▶ **Written instruction**:
What follows is a listing; restate every line of it word for word.

▶ **Raw data**:

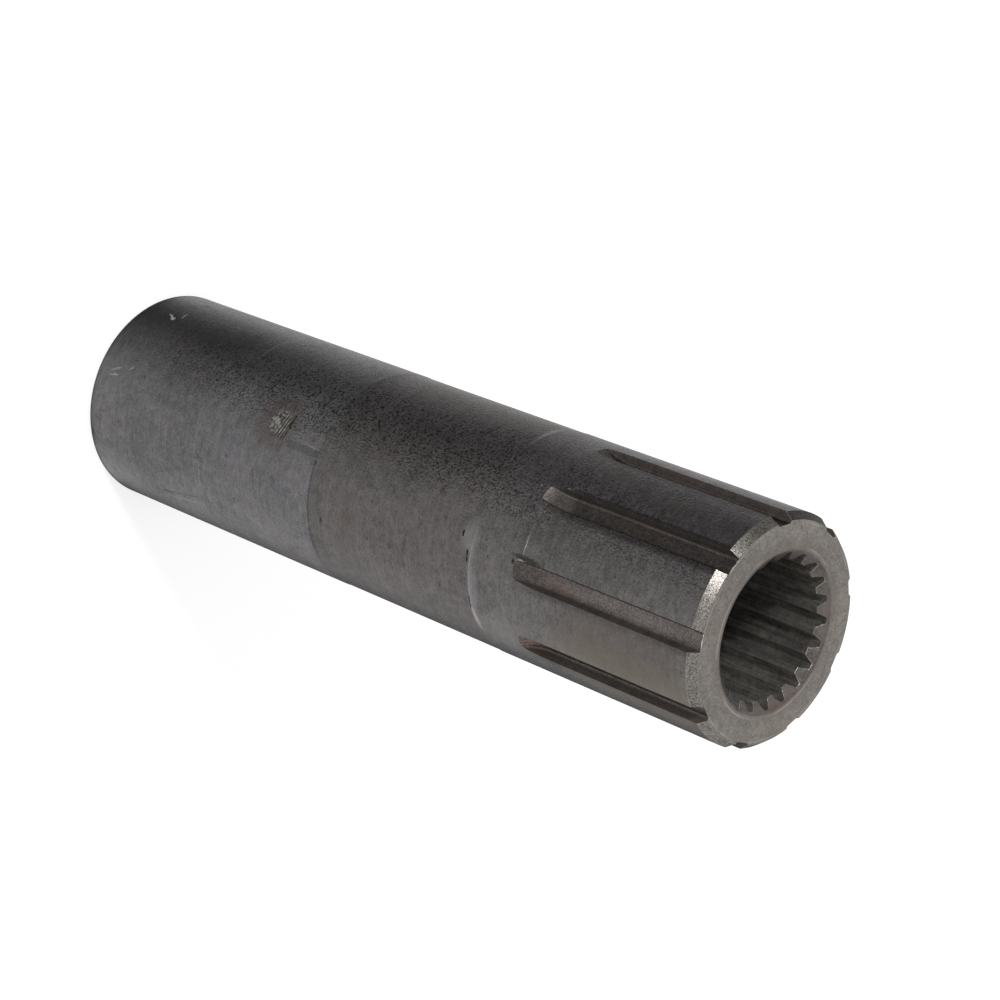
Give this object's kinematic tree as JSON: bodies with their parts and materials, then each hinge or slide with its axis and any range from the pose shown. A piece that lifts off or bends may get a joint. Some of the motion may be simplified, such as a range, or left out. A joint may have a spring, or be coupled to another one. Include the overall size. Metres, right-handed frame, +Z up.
{
  "type": "splined sleeve",
  "caption": "Long turned steel sleeve with straight milled grooves outside one end and an involute spline in its bore.",
  "frame": {"origin": "centre of the plain back face, on which the sleeve stands", "axes": "+Z up along the sleeve's axis towards the splined end, +X through the middle of one outer groove"},
  "size_m": [0.053, 0.053, 0.2026],
  "materials": {
    "steel": "turned steel, dull and warm grey, with wear, small pits and a little rust"
  },
  "bodies": {
    "root": {"splined_sleeve": "steel"}
  },
  "joints": []
}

▶ **Result of this exercise**:
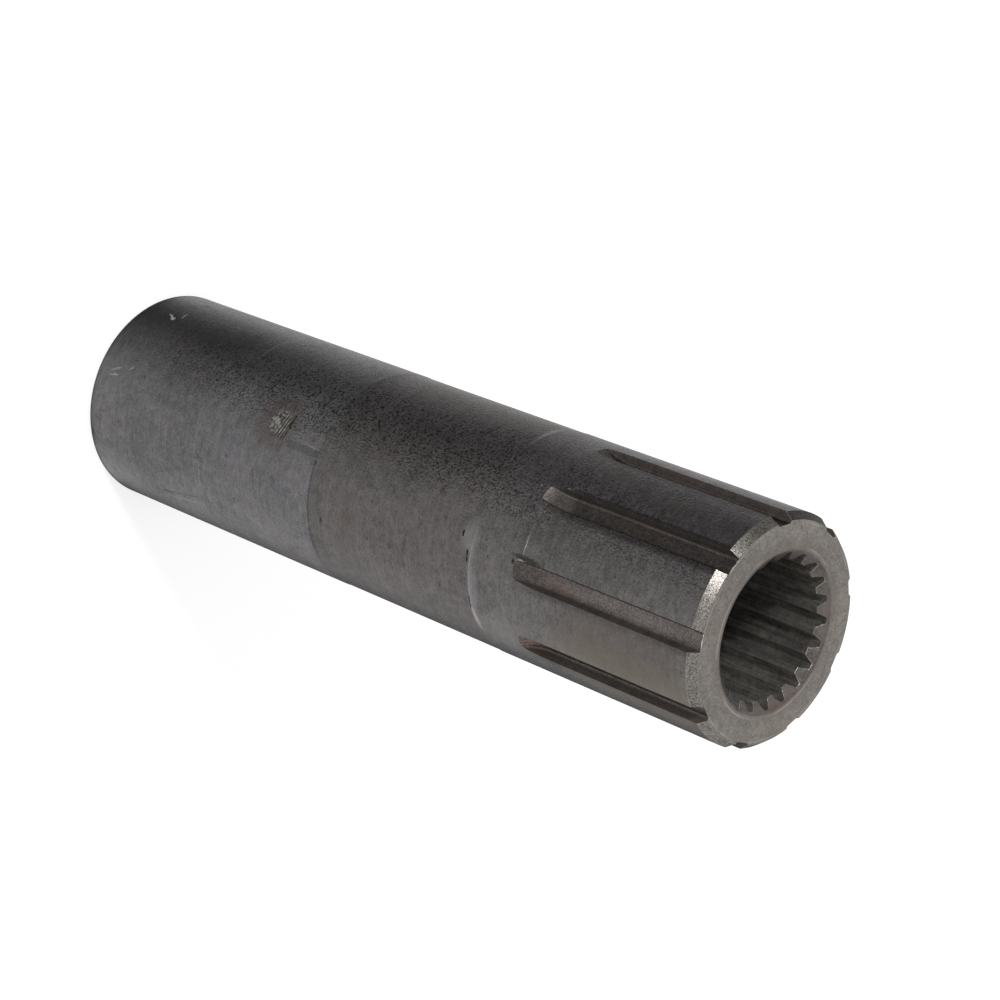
Give this object's kinematic tree as JSON: bodies with their parts and materials, then each hinge or slide with its axis and any range from the pose shown. A piece that lifts off or bends may get a joint. Some of the motion may be simplified, such as a range, or left out. A joint may have a spring, or be coupled to another one. Include the overall size. Metres, right-handed frame, +Z up.
{
  "type": "splined sleeve",
  "caption": "Long turned steel sleeve with straight milled grooves outside one end and an involute spline in its bore.",
  "frame": {"origin": "centre of the plain back face, on which the sleeve stands", "axes": "+Z up along the sleeve's axis towards the splined end, +X through the middle of one outer groove"},
  "size_m": [0.053, 0.053, 0.2026],
  "materials": {
    "steel": "turned steel, dull and warm grey, with wear, small pits and a little rust"
  },
  "bodies": {
    "root": {"splined_sleeve": "steel"}
  },
  "joints": []
}